Henk Otte is quite a character. A middle-aged, unemployed Dutchman living on disability, he also happens to be – once a year, anyway – a regally attired chief in the West African country of Ghana.

1982 was when Henk met Patty, a pretty woman from Mepe, a village of 300,000 near the Togo border. They married and settled in Amsterdam. Some years later, Henk was involved in a near-fatal construction accident. But his fortunes took a turn for the better when he and Patty went on a trip to her hometown: Henk was declared the reincarnation of Patty’s grandfather. Soon after, Henk found himself with a new title: Togbe Ferdinand Gapketor II. As one observer says in the wonderful documentary “Togbe”: “It’s a gender-reversed fairytale.”
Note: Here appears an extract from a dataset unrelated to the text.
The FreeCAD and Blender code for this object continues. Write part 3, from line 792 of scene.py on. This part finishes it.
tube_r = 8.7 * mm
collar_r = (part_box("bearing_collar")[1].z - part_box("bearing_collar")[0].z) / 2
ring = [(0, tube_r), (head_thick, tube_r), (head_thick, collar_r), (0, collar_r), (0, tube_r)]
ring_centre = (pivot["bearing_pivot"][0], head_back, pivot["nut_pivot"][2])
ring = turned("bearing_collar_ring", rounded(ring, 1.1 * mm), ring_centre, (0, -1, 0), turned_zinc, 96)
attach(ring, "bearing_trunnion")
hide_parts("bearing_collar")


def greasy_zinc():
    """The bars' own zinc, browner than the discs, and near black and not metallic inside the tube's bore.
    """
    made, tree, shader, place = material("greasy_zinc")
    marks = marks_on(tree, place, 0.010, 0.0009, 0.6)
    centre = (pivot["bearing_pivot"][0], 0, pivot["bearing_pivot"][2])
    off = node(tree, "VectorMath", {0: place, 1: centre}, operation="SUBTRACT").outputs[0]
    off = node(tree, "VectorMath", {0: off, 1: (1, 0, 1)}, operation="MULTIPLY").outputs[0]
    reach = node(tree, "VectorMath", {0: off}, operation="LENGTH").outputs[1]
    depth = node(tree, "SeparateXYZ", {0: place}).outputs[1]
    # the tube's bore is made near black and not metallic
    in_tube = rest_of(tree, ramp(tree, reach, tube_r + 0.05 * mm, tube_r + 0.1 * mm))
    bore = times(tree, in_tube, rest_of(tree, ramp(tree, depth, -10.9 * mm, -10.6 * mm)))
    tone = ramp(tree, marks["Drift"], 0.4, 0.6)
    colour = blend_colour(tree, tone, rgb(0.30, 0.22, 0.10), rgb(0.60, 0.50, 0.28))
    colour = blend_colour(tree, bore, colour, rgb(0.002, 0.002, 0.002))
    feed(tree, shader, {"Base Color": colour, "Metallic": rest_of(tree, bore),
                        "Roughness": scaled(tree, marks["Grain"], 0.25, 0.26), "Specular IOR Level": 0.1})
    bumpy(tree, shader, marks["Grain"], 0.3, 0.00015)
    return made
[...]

As a link to the Europe’s white world of resources and funds, Henk is a valuable asset to Mepe. As Chief of Development, he works tirelessly to collect donations, medical supplies and other benefits, and generally raise the profile of this impoverished village. But he’s also, for all his genial goofiness, a controversial figure. Even the reincarnation angle is contested by some: the citizens of Mepe (or at least the tribal chiefs who speak for them) don’t officially believe in it. They want to be perceived as a progressive people, though Christian missionaries have long had their way with the place – “forced their religion on us,” in Henk’s words. One of the film’s great oddities is a montage of Mepe’s storefront signs: “Vote For Jesus,” “Everything By God Motors,” “Jesus Never Fails Enterprises,” “Be With The Lord Metal and Gas” and best of all, “God Is Greater Than Any Problem Fashion Center.”

“Togbe” is a fast-paced and fascinating portrait of one man, a funny sort of man at that. But the film also provides a look at a country, a people and a culture that we see all too little of. Ghana is an entire world which we know – and, quite frankly, care – almost nothing about. In sometimes grim, always poor surroundings, the people of Mepe wear riots of color in their traditional dress, with music and dancing ever present. They find joy where they can, and they are rightly proud. They enrich Henk, and he them.

The story builds to a celebratory parade in the streets of Mepe, with Henk and his princess of a wife marching among the people. Another observer, an African journalist, remarks that the look on Henk’s face is often a mix of “confused bewilderment and spiritual contentment.” An unusual combination – but not a bad way to be.